Interview with Os Guinness
An interview with Os Guinness, whom I had the privilege of working for in Washington, DC, for ten formative years of my life (starting when I was an intern with the Williamsburg Charter Foundation, many a year ago). Os is simply brilliant, but he’s also funny, caring, and deeply passionate about the transformation of people and society. He’s one of the greats.
Os Guinness is a writer, speaker and social critic who is the author or editor of over 30 books. The great-great-great grandson of Arthur Guinness, the Dublin brewer, he’s an Englishman who has lived in America for over 30 years.

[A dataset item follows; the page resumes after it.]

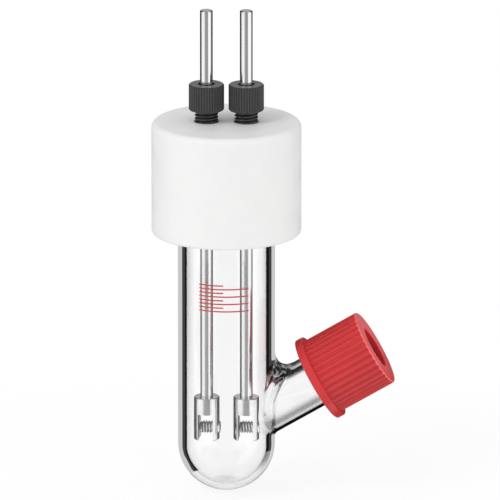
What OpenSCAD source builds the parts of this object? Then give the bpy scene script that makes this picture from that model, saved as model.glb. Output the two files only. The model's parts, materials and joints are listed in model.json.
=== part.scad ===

In the last 50 years many countries in the West have grown more secular in public life and more diverse in the private world. Thus fewer people understand “Christian language,” and fewer are interested in what we are saying. So to reach them, we have to be persuasive, which is why I’ve written Fool’s Talk. Jesus never talked to two people in the same way, and nor must we. St Paul, for example, spoke differently when he addressed his fellow-Jews in the synagogue and when he spoke to Athenian philosophers at the Areopagus.
Jesus spoke straightforwardly to his disciples because they were open to him – though they often misunderstood him. But when he spoke to the crowds, and especially to the scribes, Pharisees and Sadducees, they were closed to him and his teaching. So he switched to stories and parables that were far more subversive and challenged them to see his point – despite themselves! One of the deepest and most persuasive ways we can talk is to ask questions, and that is something we can all do – ask questions that make people think about what they believe and the problems in their faith if they thought more. Then they become more open to the gospel.
The sociologist Peter Berger describes a “signal of transcendence” as an experience that is so deep and challenging that it punctures what people used to believe and points to something that needs to be true if their experience and longings will be satisfied. Perhaps the example most Christians know best is how CS Lewis, as an atheist, was “surprised by joy.” In setting out to follow the signal of joy, he abandoned his atheism as unsatisfactory and eventually came to know the Lord.
CS Lewis was brilliant in both reasoned argument and in highly imaginative story telling. Like many others, I came to faith through reading Mere Christianity, and I have always loved his imaginative works such as The Screwtape Letters and The Chronicles of Narnia. Some of his collected essays are remarkable too.
The Call is my bestselling book, and the one that triggers the greatest response. People appreciate how it encourages Christians to see their place in the whole of life as God’s calling. Being a mother, a teacher, a lawyer or a taxi driver can be just as much part of God’s calling as being a minister or missionary.
Being born in the brutal realities of World War II in China and witnessing the beginning of the Communist era, my story is quite dramatic up to the age of ten, and then not that different from many other Western lives after that – though my time at L’Abri with Francis and Edith Schaeffer in the late Sixties was dramatic! If I write a memoir, it will not be because I think my life is that important, but because we need to recover the sense of “handing on well” today. The craziness of modern views of generations makes a healthy view of tradition harder than ever, and we Christians should be passionate about both tradition and renewal.